Paper No. 176-2
Presentation Time: 8:20 AM
SHOULDER FORMATION IN THE PARADOX BASIN: A RECORD OF PROGRESSIVE DIAPIR NARROWING AND MINIBASIN EXPANSION (Invited Presentation)
Salt shoulders may be an underappreciated constituent of vertical diapirs, but are key to understanding the kinematics of rising diapirs and adjacent subsiding minibasins. Salt shoulders, are abrupt inward steps of the margins of salt diapirs, and represent narrowing of the diapir. Integrating field mapping, observations, and measured sections, we identified salt shoulders on 6 Paradox Basin diapirs. Previous studies misinterpreted the salt shoulders in the Paradox Basin as roof collapse blocks. Most of the diapirs exhibit long histories of progressive shoulder formation that decrease the areal extent of the diapir over time. The diapirs began rising in the Late Paleozoic and continued until the latest Jurassic. Gypsum, Paradox and Onion Creek salt walls have Permian shoulders on their northeastern sides. Gypsum, Moab, Castle, and Sinbad salt walls have Triassic shoulders. Several diapirs exhibit shoulders that formed progressively from the Late Permian through the Latest Jurassic.
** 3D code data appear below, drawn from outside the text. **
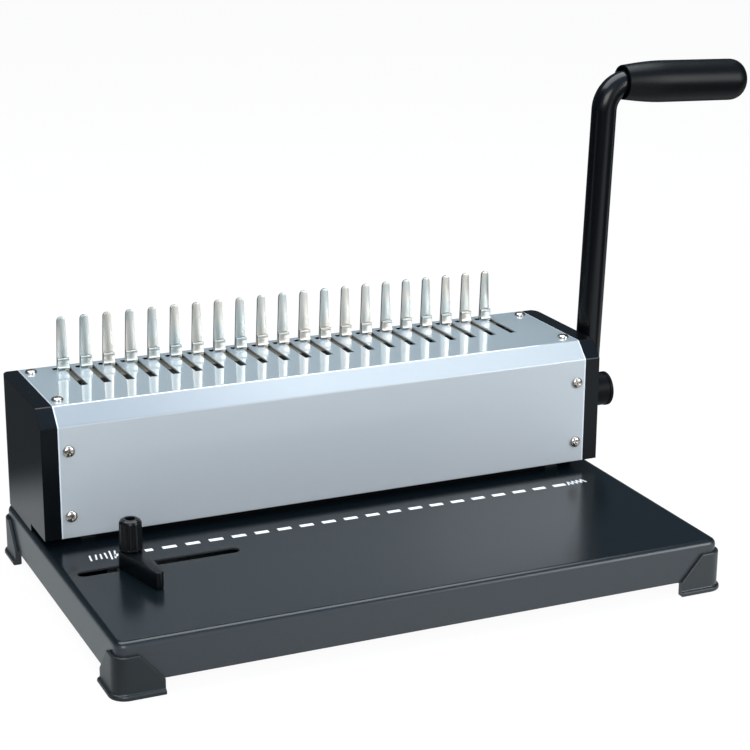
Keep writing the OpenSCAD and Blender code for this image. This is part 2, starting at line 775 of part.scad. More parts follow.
// Bent sheet that follows the housing's section from the throat to the rear lip
module top_cover() piece(silver_paint) difference() {
    along_x(-cover_x, cover_x) difference() {
        housing_section();
        housing_section(cover_t);
        // the sheet has no bottom, and it ends in a lip at the rear
        translate([front_y + cover_t, 0]) square([housing_d - 2 * cover_t, throat_z + 2]);
        translate([rear_y - cover_t - 1, 0]) square([3 + cover_t, top_z - rear_lip]);
    }
    at_each_hole() {
        block([slot_x, slot_y, top_z - cover_t - 1], [slot_x + slot_w, slot_rear_y, top_z + 1]);
        block([finger_x - finger_w / 2 - notch_w, comb_back_y - 0.5, top_z - cover_t - 1],
              [slot_x + eps, comb_back_y + finger_t + 2, top_z + 1]);
    }
    at_cover_screws() screw_hole();
}

// Put a copy at each of the cover's screws, with +Z out of the sheet
module at_cover_screws() for (s = [-1, 1]) {
    for (y = screw_top_y) translate([s * (cover_x - screw_in), y, top_z]) children();
    for (z = screw_front_z) translate([s * (cover_x - screw_in), front_y, z])
        rotate([90, 0, 0]) children();
}

module screw_hole() translate([0, 0, -cover_screw_len - 1])
    cylinder(h = cover_screw_len + 2, r = cover_screw_r + fit_gap);

module cover_screws() piece(plated)
    at_cover_screws() pan_screw(cover_screw_r, 3.6, 2.3, cover_screw_len);

module rear_cover() piece(black_paint) {
    back = rear_y - cover_t - 0.1;
    block([-cover_x, back - cover_t, bed_z + seat_gap], [cover_x, back, top_z - 4]);
    // foot flange that lies on the bed
    block([-inner_x + 17, back - 12, bed_z], [inner_x - 17, back, bed_z + cover_t]);
}

// Moulded end cap for the right side: a hollow box with a spigot under the cover
module end_cap() {
    spigot_in = cover_t + 0.1;
    wall_in = spigot_in + cap_wall;
    difference() {
        union() {
            intersection() {
                along_x(cover_x, cap_x) housing_section();
                linear_extrude(top_z + 1) cap_plan();
            }
            along_x(cover_x - spigot_len, cover_x + eps) intersection() {
                housing_section(spigot_in);
                translate([front_y, bed_z + 4]) square([housing_d - 16, housing_h]);
            }
        }
        along_x(cover_x - spigot_len - 1, cap_x - cap_wall) housing_section(wall_in);
        rod_x(cap_x - cap_wall - 1, cap_x + 1, cap_hole_r);
        at_cover_screws() screw_hole();
    }
}

// Plan of the outer part of an end cap, with a round corner at the rear
module cap_plan() {
    r = cap_corner_r;
    translate([cap_x - r, rear_y - r]) circle(r);
    translate([cover_x - 1, front_y - 1]) {
        square([cap_w + 1, housing_d + 1 - r]);
        square([cap_w + 1 - r, housing_d + 1]);
    }
}

module end_cap_right() piece(black_plastic) end_cap();

// The left cap has no shaft through it
module end_cap_left() piece(black_plastic) on_left() {
    end_cap();
    rod_x(cap_x - cap_wall, cap_x, cap_hole_r);
}

// ----------------------------------------------------------------- handle

module drive_shaft() piece(plated) rod_x(-shaft_left, hub_x + hub_len - 6, shaft_r);

// Pinion with a boss on one side; tooth_angle turns one tooth to its rack
module pinion(teeth, x0, face, boss0, boss1, tooth_angle) difference() {
    union() {
        along_x(x0, x0 + face) translate([axis_y, shaft_z]) rotate(tooth_angle)
            gear_outline(teeth);
        rod_x(boss0, boss1, boss_r);
    }
    rod_x(min(x0, boss0) - 1, max(x0 + face, boss1) + 1, shaft_r + fit_gap);
}

module punch_pinion()
    pinion(punch_teeth, punch_gear_x, punch_face, punch_gear_x - 6, punch_gear_x + eps, 180);
module opener_pinion()
    pinion(opener_teeth, opener_gear_x, opener_face, opener_gear_x + opener_face - eps,
           inner_x - 1.7, 90);

module punch_pinion_right() piece(tool_steel) punch_pinion();
module punch_pinion_left() piece(tool_steel) on_left() punch_pinion();
module opener_pinion_right() piece(tool_steel) opener_pinion();
module opener_pinion_left() piece(tool_steel) on_left() opener_pinion();

module handle_hub() piece(black_paint) difference() {
    rod_x(hub_x, hub_x + hub_len - 2, hub_r);
    rod_x(hub_x - 1, hub_x + hub_len, shaft_r + fit_gap);
}

// Plug that closes the hub, with a bead round its rim
module hub_plug() piece(black_plastic) {
    rod_x(hub_x + hub_len - 2, hub_x + hub_len, hub_r + 0.4);
    rod_x(hub_x + hub_len - 5, hub_x + hub_len - 2 + eps, shaft_r - 0.2);
}

// Stand children on the shaft's axis, leaning as the arm does
module on_arm() translate([arm_x, axis_y, shaft_z]) rotate([0, arm_lean, 0]) children();

// The arm's middle line as a solid round bar of radius r
module arm_bar(r, low, reach) {
    translate([0, 0, low]) cylinder(h = arm_len - arm_bend_r - low, r = r);
    translate([arm_bend_r, 0, arm_len - arm_bend_r]) rotate([90, 0, 0])
        rotate([0, 0, 90]) rotate_extrude(angle = 90) translate([arm_bend_r, 0]) circle(r);
    translate([arm_bend_r, 0, arm_len]) rotate([0, 90, 0]) cylinder(h = reach - arm_bend_r, r = r);
}

// Bent steel tube, coped to the hub and welded on
module handle_arm() piece(black_paint) difference() {
    on_arm() difference() {
        arm_bar(tube_r, 4, tube_reach);
        arm_bar(tube_r - tube_wall, 3, tube_reach + 1);
    }
    rod_x(hub_x - 5, hub_x + hub_len + 5, hub_r);
}

// Radius of the grip at a distance from the arm: a swelling body and a domed end
function grip_radius(u) =
    let (dome = grip_reach - dome_len, swell = min(1, (u - grip_mouth) / 30))
    u <= dome ? mouth_r + (grip_r - mouth_r) * sin(90 * swell)
              : grip_r * pow(max(0, 1 - pow((u - dome) / dome_len, 2.2)), 1 / 2.8);

module handle_grip() piece(black_plastic) on_arm() translate([0, 0, arm_len]) rotate([0, 90, 0])
    difference() {
        rotate_extrude() polygon(concat(
            [[0, grip_mouth]],
            [for (u = [grip_mouth : 3 : grip_mouth + 30]) [grip_radius(u), u]],
            [for (k = [0 : 9]) let (u = grip_reach - dome_len + dome_len * sin(k * 9))
                [grip_radius(u), u]],
            [[0, grip_reach]]));
        translate([0, 0, grip_mouth - 1]) {
            cylinder(h = mouth_in + 1, r = mouth_bore);
            cylinder(h = tube_reach + 0.3 - grip_mouth + 1, r = tube_r + fit_gap);
        }
    }

// ------------------------------------------------------------- edge guide

// Plan of the guide: round about the knob, straight along the paper's edge, slanted outside
module guide_plan() {
    nose = [guide_boss_r - guide_nose_r, -guide_reach];
    out = 360 + 2 * atan2(nose[1], nose[0]);     // where the slanted side leaves the boss
    polygon(concat(
        [for (k = [0 : 18]) guide_boss_r * [cos(k * out / 18), sin(k * out / 18)]],
        [for (k = [0 : 12]) let (a = out + (360 - out) * k / 12)
            nose + guide_nose_r * [cos(a), sin(a)]]));
}

module edge_guide() piece(black_plastic) translate([knob_x, slot_line_y, 0]) difference() {
    union() {
        translate([0, 0, guide_z]) linear_extrude(guide_h) guide_plan();
        // key that runs in the slot
        translate([0, 0, tray_top_z + 0.1]) linear_extrude(guide_z - tray_top_z)
            long_slot(-guide_boss_r, guide_boss_r, guide_slot_w - 2 * seat_gap);
    }
    translate([0, 0, tray_top_z - 1]) cylinder(h = guide_h + 9, r = stud_r + 0.3);
}

module guide_nut() piece(plated) translate([knob_x, slot_line_y, 0]) difference() {
    block([-8, -6, tray_top_z - 3.3], [8, 6, tray_top_z - seat_gap]);
    translate([0, 0, tray_top_z - 5]) cylinder(h = 9, r = stud_r + run_gap);
}

module guide_knob() piece(black_plastic) translate([knob_x, slot_line_y, knob_z]) difference() {
    rotate_extrude() polygon([[0, 0], [knob_r - 0.4, 0], [knob_r, 0.6], [knob_r - 0.3, knob_h - 2],
                              [knob_r - 1, knob_h - 0.8], [knob_r - 2.4, knob_h], [0, knob_h]]);
    for (k = [0 : knob_flutes - 1]) rotate([0, 0, k * 360 / knob_flutes])
        translate([knob_r + 0.5, 0, 1.2]) cylinder(h = knob_h, r = 1.25, $fn = 24);
    translate([0, 0, knob_h - 3]) cylinder(h = 4, r = 2.9);
    translate([0, 0, -1]) cylinder(h = knob_h - 5, r = stud_r + fit_gap);
}

module guide_stud() piece(plated) translate([knob_x, slot_line_y, 0])
    translate([0, 0, tray_top_z - 6]) cylinder(h = knob_z + knob_h - 7 - tray_top_z + 6, r = stud_r);

// ----------------------------------------------------------------- drawer

module chip_drawer() piece(black_plastic) {
    half = drawer_w / 2 - seat_gap;
    right = base_w / 2 + seat_gap;
    difference() {
        block([-drawer_left, bay_y - half, drawer_z], [right, bay_y + half, drawer_z + drawer_h]);
        block([-drawer_left + drawer_wall, bay_y - half + drawer_wall, drawer_z + drawer_wall],
              [right - drawer_wall, bay_y + half - drawer_wall, drawer_z + drawer_h + 1]);
    }
    // front with a finger lip
    block([right - eps, bay_y - drawer_w / 2 - 2, skirt_z],
          [right + 2, bay_y + drawer_w / 2 + 2, drawer_z + drawer_h + 2]);
    block([right, bay_y - 12, skirt_z], [right + 6, bay_y + 12, skirt_z + 2]);
}

// ------------------------------------------------------------------ pieces
base_tray();
bottom_plate();
foot_front_left();
foot_front_right();
foot_rear_left();
foot_rear_right();
foot_screws();
drawer_runners();
die_plate();
die_spacers();
paper_stop();
punch_guide_plate();
side_frame_left();
side_frame_right();
frame_screws();
shaft_bush_left();
shaft_bush_right();
upper_rail();
guide_posts();
return_spring_left();
return_spring_right();
slide_rails();
finger_bar();
comb_fingers();
top_cover();
rear_cover();
end_cap_left();
end_cap_right();
cover_screws();
drive_shaft();
punch_pinion_left();
punch_pinion_right();
opener_pinion_left();
opener_pinion_right();
handle_hub();
handle_arm();
handle_grip();
hub_plug();
punch_bar();
punch_pins();
punch_rack_left();
punch_rack_right();
opener_plate();
opener_hooks();
opener_rack_left();
opener_rack_right();
edge_guide();
guide_nut();
guide_knob();
guide_stud();
chip_drawer();
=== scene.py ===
import math

import bmesh
import bpy
from mathutils import Matrix, Vector


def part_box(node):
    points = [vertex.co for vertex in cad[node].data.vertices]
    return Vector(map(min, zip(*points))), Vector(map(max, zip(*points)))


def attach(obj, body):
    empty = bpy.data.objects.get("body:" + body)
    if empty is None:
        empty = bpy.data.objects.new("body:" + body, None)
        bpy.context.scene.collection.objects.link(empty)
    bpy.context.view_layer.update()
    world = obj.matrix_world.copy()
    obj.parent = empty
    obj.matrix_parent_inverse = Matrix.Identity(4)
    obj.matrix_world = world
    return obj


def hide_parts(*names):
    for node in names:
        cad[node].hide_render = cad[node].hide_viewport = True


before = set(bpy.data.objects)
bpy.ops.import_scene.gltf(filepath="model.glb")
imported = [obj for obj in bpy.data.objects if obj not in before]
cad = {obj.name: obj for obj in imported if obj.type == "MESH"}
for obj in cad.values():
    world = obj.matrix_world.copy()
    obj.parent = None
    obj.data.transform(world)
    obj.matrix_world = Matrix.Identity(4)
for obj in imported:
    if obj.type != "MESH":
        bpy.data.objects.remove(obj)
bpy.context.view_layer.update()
MM = 0.001

# ---------------------------------------------------------------- camera
# Where the photographer stood: a long lens on a tripod, to the left of the
# machine's front and a little above the tip of its handle.
camera_data = bpy.data.cameras.new("camera")
camera_data.sensor_width = 36.0
camera_data.lens = 95.555
camera_data.clip_start = 0.05
camera = bpy.data.objects.new("camera", camera_data)
camera_place = Vector((-0.50694, -1.01785, 0.46531))
camera_yaw, camera_pitch, camera_roll = 0.426, -0.299, 0.006

forward = Vector((math.sin(camera_yaw) * math.cos(camera_pitch),
                  math.cos(camera_yaw) * math.cos(camera_pitch),
                  math.sin(camera_pitch)))
level_right = Vector((math.cos(camera_yaw), -math.sin(camera_yaw), 0))
level_up = level_right.cross(forward)
right = level_right * math.cos(camera_roll) + level_up * math.sin(camera_roll)
up = level_up * math.cos(camera_roll) - level_right * math.sin(camera_roll)
turn = Matrix((right, up, -forward)).transposed()
camera.matrix_world = Matrix.Translation(camera_place) @ turn.to_4x4()
bpy.context.scene.collection.objects.link(camera)
bpy.context.scene.camera = camera
bpy.context.scene.view_settings.view_transform = "Standard"

# ---------------------------------------------------------------- studio
# A white table in a dim studio. The table is bright in front of the machine
# and falls off at its sides and behind it, where black surfaces mirror it.


def add_node(tree, kind, inputs=(), **settings):
    """A node with its settings, and its inputs linked or set."""
    made = tree.nodes.new(kind)
    for name, value in settings.items():
        setattr(made, name, value)
    for socket, value in dict(inputs).items():
        if isinstance(value, bpy.types.NodeSocket):
            tree.links.new(value, made.inputs[socket])
        else:
            made.inputs[socket].default_value = value
    return made


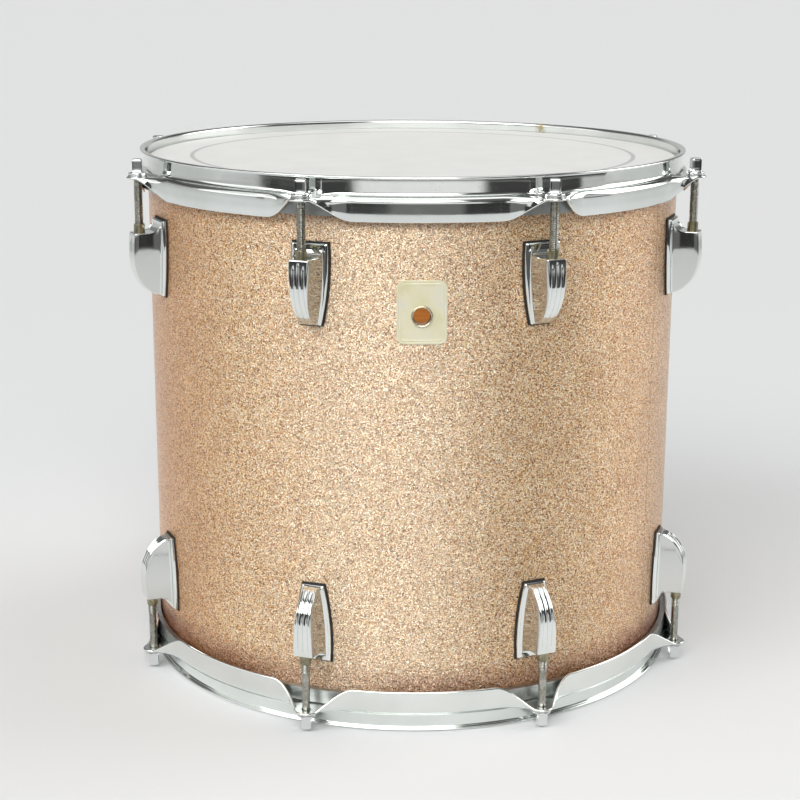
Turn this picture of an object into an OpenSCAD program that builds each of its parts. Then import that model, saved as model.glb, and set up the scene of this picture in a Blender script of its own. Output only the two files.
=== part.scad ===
// Tom tom drum: a wrapped wooden shell with two heads, two triple-flanged hoops,
// and eight lugs, swivel nuts and tension rods at each end.
// Millimetres, +Z up, origin on the axis in the plane that the lower rim stands on.
// The badge faces -Y, and each lug's own frame has +X pointing out from the shell.

/* [Shell] */
// Outside diameter over the wrap
drum_d = 355.6; // [340:0.1:370]
// Height of the shell between its bearing edges
shell_h = 330.2; // [280:0.1:360]
// Thickness of the plies
shell_t = 5.5; // [5:0.1:7]
// Thickness of the glued wrap
wrap_t = 0.5; // [0.4:0.05:0.6]
// Height of each reinforcement ring
ring_h = 38; // [25:1:42]
// Thickness of each reinforcement ring
ring_t = 5; // [4:0.5:6]
// Angle of the wrap's seam from the front
seam_angle = 58; // [50:1:62]

/* [Hoops] */
// Height of a hoop from its rim to the edge of its skirt
hoop_h = 26.4; // [25:0.1:30]
// Sheet thickness of a hoop
hoop_t = 1.6; // [1.4:0.1:1.8]
// Height of the upper rim above the shell
upper_reach = 6.3; // [5.5:0.1:8.5]
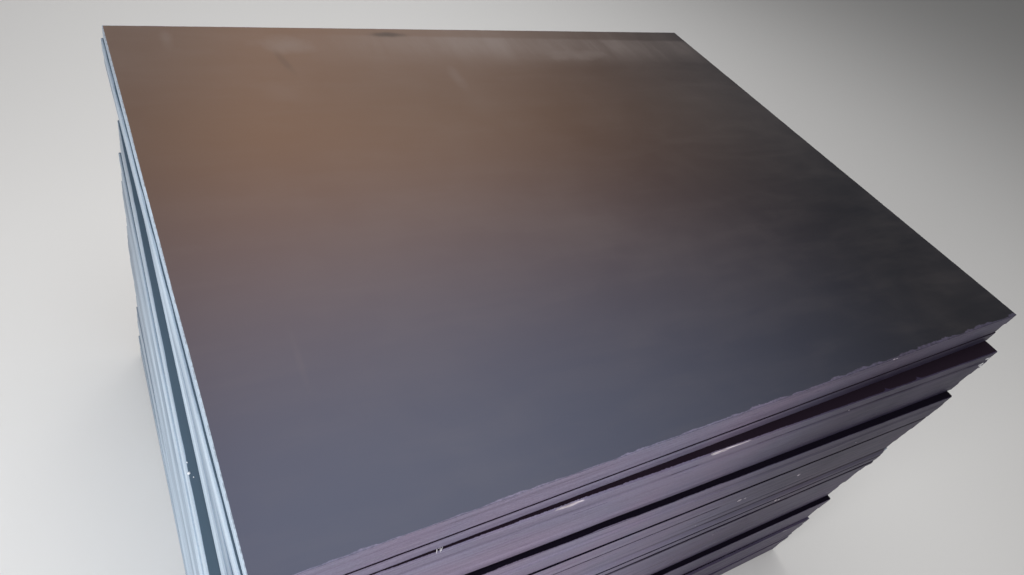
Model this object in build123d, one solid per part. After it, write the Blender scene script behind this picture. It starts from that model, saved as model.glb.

Shoulders have shaped much of the stratigraphy and structure at the margins of the Paradox Basin diapirs. Shoulders form an under-recognized component of salt systems and represent deposition on deforming salt bodies. Subsidence and rotation of the shoulder preserves strata deposited on salt diapir caprock. These show syndepositional deformation indicating dissolution or movement of the underlying salt. The shoulders we mapped have previously been interpreted as solution collapse structures.